Eine Christin wartet im Franso-Hariri-Stadion auf den Papst© Fariq Faraj Mahmood/Anadolu Agency via Getty Images

Schließlich kommen wir nach Karakosch. Das ist die Stadt mit dem größten Anteil an Christen im Irak, 90 Prozent, in einem Land, in dem die überwältigende Mehrheit der Bevölkerung muslimisch ist. Während ich auf den Papst warte in der Kirche der Unbefleckten Empfängnis, betrachte ich die farbenfrohen traditionellen Kleider, die viele Frauen tragen. Und ich denke daran, was diese Frauen erlebt und erlitten haben. Diese Kirche, die nun so schön wieder aufgebaut ist, wurde in Brand gesteckt. Die Kirchenbänke waren verbrannt, die Wände, die nun mit Marmor verkleidet sind, waren schwarz geworden vom Rauch, die Säulen hatten Einschüsse, die Heiligenstatuen waren zerbrochen, die liturgischen Bücher zerschnitten worden. Die Christen hier haben Schlimmes erlitten, und sich nicht verteidigt. Sie haben nicht zu den Waffen gegriffen. Sie blieben wehrlos. Das zeigt, wie anders ihre Auffassung vom Leben ist. Obwohl man ihnen alles geraubt hatte, besaßen sie doch alles, was sie brauchten: das ganz konkrete Da-Sein Christi. Was sie erlebt haben, macht überdeutlich, was man wirklich braucht zum Leben. In dieser Kirche sah ich nun mit Staunen und Dankbarkeit diese Zeugen, die verächtlich gemacht wurden, die alles verloren haben, und trotzdem zu ihrem Glauben standen.

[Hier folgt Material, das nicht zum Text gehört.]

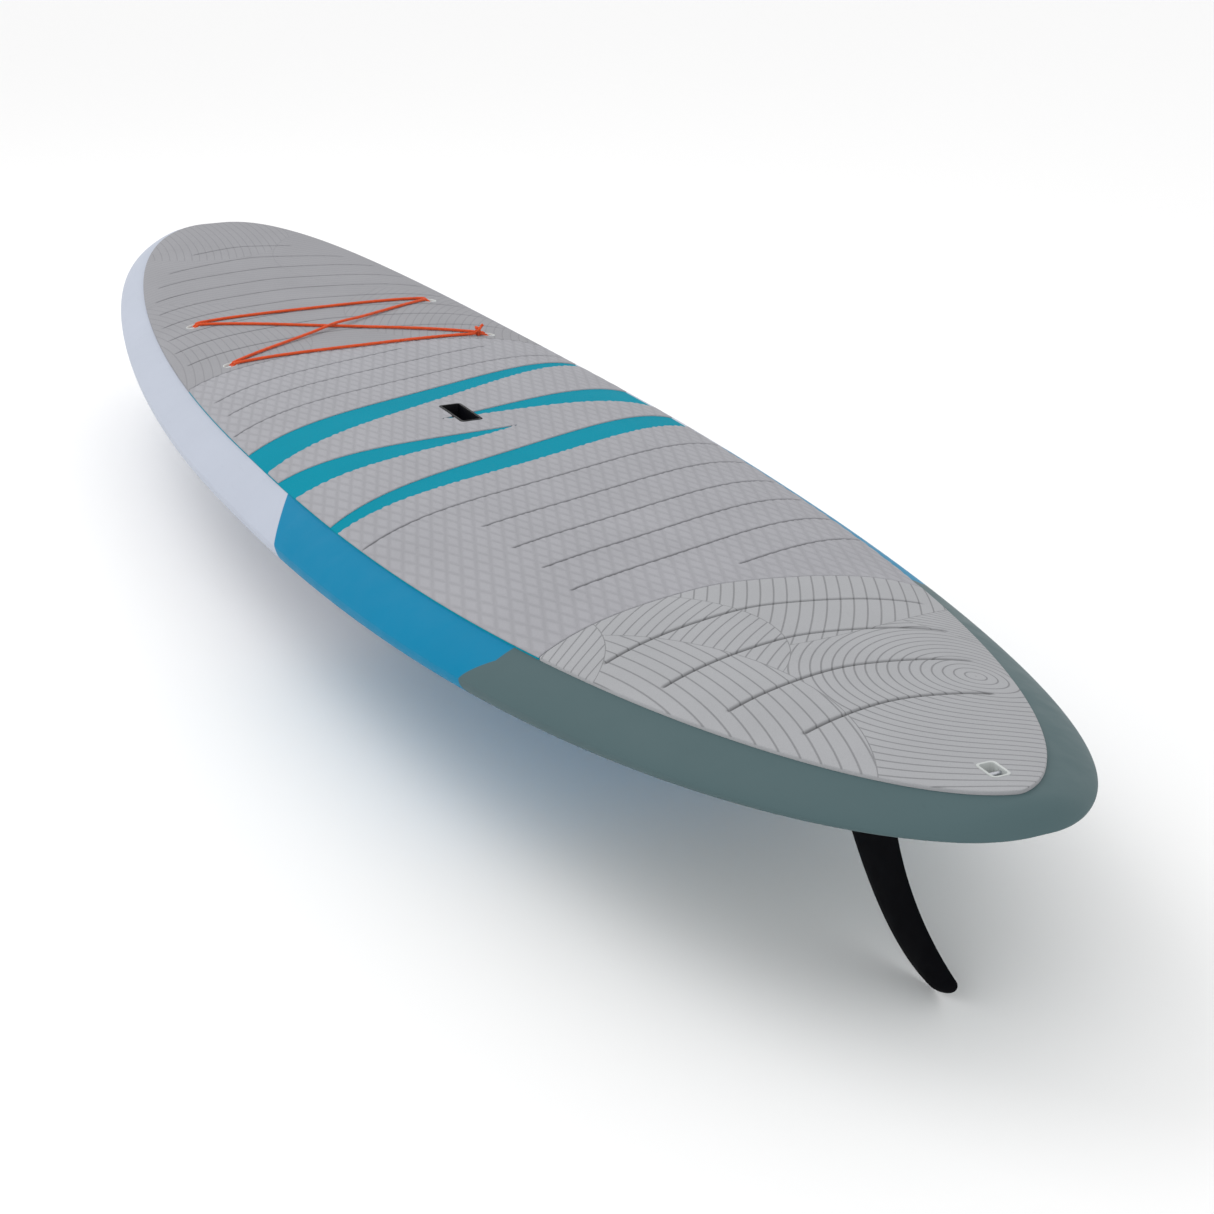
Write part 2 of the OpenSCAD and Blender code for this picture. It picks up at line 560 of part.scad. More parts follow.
core_port();
core_starboard();
stringer();
hull_skin();
deck_skin();
nose_pad();
mid_pad_base();
mid_pad_top();
tail_pad();
handle_cup();
bungee_plug_front_port();
bungee_plug_front_starboard();
bungee_plug_rear_port();
bungee_plug_rear_starboard();
bungee_plug_pins();
bungee_cord();
bungee_knot();
leash_cup();
leash_pin();
fin_box();
fin();
roll_pin();
fin_screw();
nut_plate();
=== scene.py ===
"""A stand up paddleboard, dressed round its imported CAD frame: painted skins, a moulded foam
deck pad with grooves and embossing, a braided bungee, and fittings with their finishes.
Shapes are worked out in millimetres in the board's own frame, and MM turns them to metres."""
import json
import math

import bmesh
import bpy
import numpy as np
from mathutils import Matrix, Vector


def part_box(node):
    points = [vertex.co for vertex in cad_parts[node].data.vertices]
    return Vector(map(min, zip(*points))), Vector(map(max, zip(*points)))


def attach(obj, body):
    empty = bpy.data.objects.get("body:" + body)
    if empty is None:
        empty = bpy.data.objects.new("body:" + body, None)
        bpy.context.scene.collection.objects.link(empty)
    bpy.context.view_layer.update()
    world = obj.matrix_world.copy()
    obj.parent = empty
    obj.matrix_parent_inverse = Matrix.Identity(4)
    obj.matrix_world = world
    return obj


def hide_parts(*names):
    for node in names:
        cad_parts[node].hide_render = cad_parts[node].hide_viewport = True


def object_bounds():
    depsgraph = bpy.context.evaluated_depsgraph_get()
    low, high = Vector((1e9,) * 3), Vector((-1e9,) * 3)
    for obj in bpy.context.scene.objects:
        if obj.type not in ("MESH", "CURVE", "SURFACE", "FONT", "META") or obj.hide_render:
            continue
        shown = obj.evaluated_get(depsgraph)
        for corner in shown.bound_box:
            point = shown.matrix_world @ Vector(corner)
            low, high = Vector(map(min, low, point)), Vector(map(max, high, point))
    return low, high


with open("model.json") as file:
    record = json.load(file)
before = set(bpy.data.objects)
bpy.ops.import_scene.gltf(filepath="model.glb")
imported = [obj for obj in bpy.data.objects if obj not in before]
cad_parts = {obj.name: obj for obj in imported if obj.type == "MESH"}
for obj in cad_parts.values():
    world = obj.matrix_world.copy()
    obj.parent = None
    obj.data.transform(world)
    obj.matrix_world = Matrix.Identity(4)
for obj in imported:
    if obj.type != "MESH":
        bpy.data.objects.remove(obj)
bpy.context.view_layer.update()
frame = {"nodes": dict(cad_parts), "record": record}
MM = 0.001

# ---- camera ----
CAMERA_AT = (-3.16813, 1.17158, 1.08747)
CAMERA_AZIMUTH, CAMERA_ELEVATION, CAMERA_ROLL = -24.098, -21.071, -0.740
LENS = 64.055


def make_camera():
    az, el, roll = (math.radians(a) for a in (CAMERA_AZIMUTH, CAMERA_ELEVATION, CAMERA_ROLL))
    ahead = Vector((math.cos(el) * math.cos(az), math.cos(el) * math.sin(az), math.sin(el)))
    right = ahead.cross(Vector((0, 0, 1))).normalized()
    up = right.cross(ahead)
    across = right * math.cos(roll) + up * math.sin(roll)
    above = up * math.cos(roll) - right * math.sin(roll)
    data = bpy.data.cameras.new("camera")
    data.lens = LENS
    data.sensor_width = 36
    data.clip_end = 100
    camera = bpy.data.objects.new("camera", data)
    bpy.context.scene.collection.objects.link(camera)
    turned = Matrix((across, above, -ahead)).transposed().to_4x4()
    camera.matrix_world = Matrix.Translation(CAMERA_AT) @ turned
    bpy.context.scene.camera = camera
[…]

Und ich erlebe, mit welchem Blick, mit welcher Ergriffenheit sie jetzt auf den Papst schauen, den Stellvertreter Christi auf Erden, der hier zu ihnen gekommen ist, um die zu ehren, die gestorben sind, und die, die überlebt haben, zu denen, die mit Blut und Tränen und mit Hoffnung eine neue Seite geschrieben haben in der Geschichte der Märtyrer. Der Papst ist hierher gekommen, um ihnen die zärtliche Liebe Christi zu bringen. Denen, auf deren Häuser sein Zeichen geschrieben wurde aus Verachtung. N wie Nazarener. Das sind sie. Und das sind wir.